Request: Print every line of the listing exactly, please.

Source data:
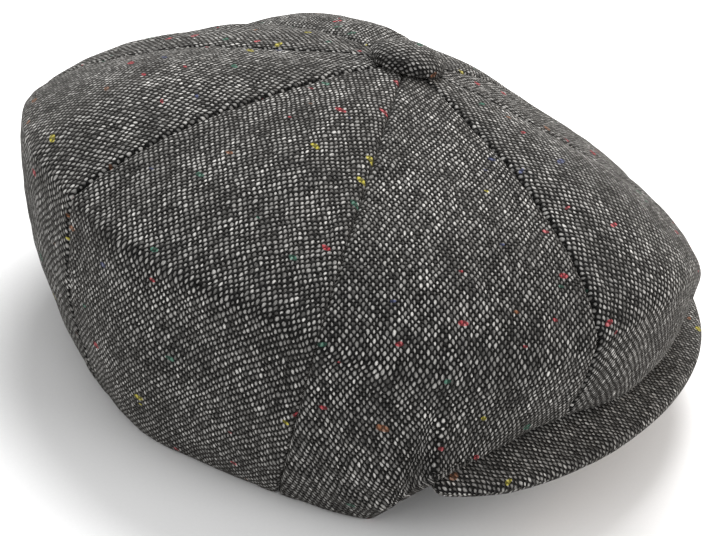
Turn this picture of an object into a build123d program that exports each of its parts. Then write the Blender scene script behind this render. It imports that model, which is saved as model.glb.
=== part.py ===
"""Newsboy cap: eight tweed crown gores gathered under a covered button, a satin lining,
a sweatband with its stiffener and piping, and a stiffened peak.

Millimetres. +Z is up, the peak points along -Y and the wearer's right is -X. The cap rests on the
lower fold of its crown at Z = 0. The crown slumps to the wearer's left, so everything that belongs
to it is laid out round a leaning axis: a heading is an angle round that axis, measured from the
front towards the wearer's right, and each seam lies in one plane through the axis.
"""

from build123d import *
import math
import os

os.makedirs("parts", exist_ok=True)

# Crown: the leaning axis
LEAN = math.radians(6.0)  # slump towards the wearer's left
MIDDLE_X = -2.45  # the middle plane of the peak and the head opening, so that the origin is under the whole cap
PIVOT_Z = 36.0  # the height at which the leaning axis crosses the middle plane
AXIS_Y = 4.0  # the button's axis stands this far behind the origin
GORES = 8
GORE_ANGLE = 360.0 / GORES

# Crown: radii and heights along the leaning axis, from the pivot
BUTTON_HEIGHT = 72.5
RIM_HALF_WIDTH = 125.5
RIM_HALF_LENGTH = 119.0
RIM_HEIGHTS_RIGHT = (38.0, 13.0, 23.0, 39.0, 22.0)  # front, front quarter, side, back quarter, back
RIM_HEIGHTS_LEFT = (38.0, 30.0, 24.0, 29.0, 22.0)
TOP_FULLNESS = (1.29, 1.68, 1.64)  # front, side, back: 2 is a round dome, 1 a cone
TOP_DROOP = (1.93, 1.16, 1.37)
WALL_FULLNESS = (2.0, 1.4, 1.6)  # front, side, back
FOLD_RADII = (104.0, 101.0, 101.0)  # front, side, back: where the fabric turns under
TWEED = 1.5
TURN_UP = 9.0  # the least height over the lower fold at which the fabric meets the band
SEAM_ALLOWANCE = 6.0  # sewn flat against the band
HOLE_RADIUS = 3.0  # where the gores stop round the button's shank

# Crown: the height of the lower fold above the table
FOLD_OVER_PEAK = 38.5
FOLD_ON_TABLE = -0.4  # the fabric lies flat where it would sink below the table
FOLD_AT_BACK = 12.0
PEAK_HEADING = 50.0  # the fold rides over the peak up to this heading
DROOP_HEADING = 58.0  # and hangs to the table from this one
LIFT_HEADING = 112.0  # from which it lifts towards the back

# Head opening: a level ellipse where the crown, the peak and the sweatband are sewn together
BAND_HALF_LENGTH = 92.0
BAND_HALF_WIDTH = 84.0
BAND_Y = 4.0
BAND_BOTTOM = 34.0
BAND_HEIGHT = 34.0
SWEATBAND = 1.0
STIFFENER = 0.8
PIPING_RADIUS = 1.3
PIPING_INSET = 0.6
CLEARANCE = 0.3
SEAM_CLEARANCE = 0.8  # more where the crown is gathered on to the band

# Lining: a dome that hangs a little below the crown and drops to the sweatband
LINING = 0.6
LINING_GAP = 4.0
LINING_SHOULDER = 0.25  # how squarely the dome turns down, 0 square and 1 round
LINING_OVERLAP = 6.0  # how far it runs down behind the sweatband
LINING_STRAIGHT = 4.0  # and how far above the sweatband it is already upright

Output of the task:
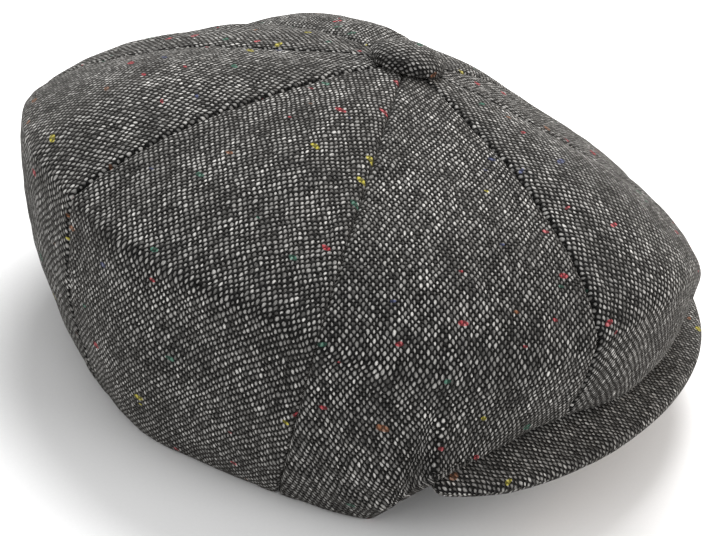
Turn this picture of an object into a build123d program that exports each of its parts. Then write the Blender scene script behind this render. It imports that model, which is saved as model.glb.
=== part.py ===
"""Newsboy cap: eight tweed crown gores gathered under a covered button, a satin lining,
a sweatband with its stiffener and piping, and a stiffened peak.

Millimetres. +Z is up, the peak points along -Y and the wearer's right is -X. The cap rests on the
lower fold of its crown at Z = 0. The crown slumps to the wearer's left, so everything that belongs
to it is laid out round a leaning axis: a heading is an angle round that axis, measured from the
front towards the wearer's right, and each seam lies in one plane through the axis.
"""

from build123d import *
import math
import os

os.makedirs("parts", exist_ok=True)

# Crown: the leaning axis
LEAN = math.radians(6.0)  # slump towards the wearer's left
MIDDLE_X = -2.45  # the middle plane of the peak and the head opening, so that the origin is under the whole cap
PIVOT_Z = 36.0  # the height at which the leaning axis crosses the middle plane
AXIS_Y = 4.0  # the button's axis stands this far behind the origin
GORES = 8
GORE_ANGLE = 360.0 / GORES

# Crown: radii and heights along the leaning axis, from the pivot
BUTTON_HEIGHT = 72.5
RIM_HALF_WIDTH = 125.5
RIM_HALF_LENGTH = 119.0
RIM_HEIGHTS_RIGHT = (38.0, 13.0, 23.0, 39.0, 22.0)  # front, front quarter, side, back quarter, back
RIM_HEIGHTS_LEFT = (38.0, 30.0, 24.0, 29.0, 22.0)
TOP_FULLNESS = (1.29, 1.68, 1.64)  # front, side, back: 2 is a round dome, 1 a cone
TOP_DROOP = (1.93, 1.16, 1.37)
WALL_FULLNESS = (2.0, 1.4, 1.6)  # front, side, back
FOLD_RADII = (104.0, 101.0, 101.0)  # front, side, back: where the fabric turns under
TWEED = 1.5
TURN_UP = 9.0  # the least height over the lower fold at which the fabric meets the band
SEAM_ALLOWANCE = 6.0  # sewn flat against the band
HOLE_RADIUS = 3.0  # where the gores stop round the button's shank

# Crown: the height of the lower fold above the table
FOLD_OVER_PEAK = 38.5
FOLD_ON_TABLE = -0.4  # the fabric lies flat where it would sink below the table
FOLD_AT_BACK = 12.0
PEAK_HEADING = 50.0  # the fold rides over the peak up to this heading
DROOP_HEADING = 58.0  # and hangs to the table from this one
LIFT_HEADING = 112.0  # from which it lifts towards the back

# Head opening: a level ellipse where the crown, the peak and the sweatband are sewn together
BAND_HALF_LENGTH = 92.0
BAND_HALF_WIDTH = 84.0
BAND_Y = 4.0
BAND_BOTTOM = 34.0
BAND_HEIGHT = 34.0
SWEATBAND = 1.0
STIFFENER = 0.8
PIPING_RADIUS = 1.3
PIPING_INSET = 0.6
CLEARANCE = 0.3
SEAM_CLEARANCE = 0.8  # more where the crown is gathered on to the band

# Lining: a dome that hangs a little below the crown and drops to the sweatband
LINING = 0.6
LINING_GAP = 4.0
LINING_SHOULDER = 0.25  # how squarely the dome turns down, 0 square and 1 round
LINING_OVERLAP = 6.0  # how far it runs down behind the sweatband
LINING_STRAIGHT = 4.0  # and how far above the sweatband it is already upright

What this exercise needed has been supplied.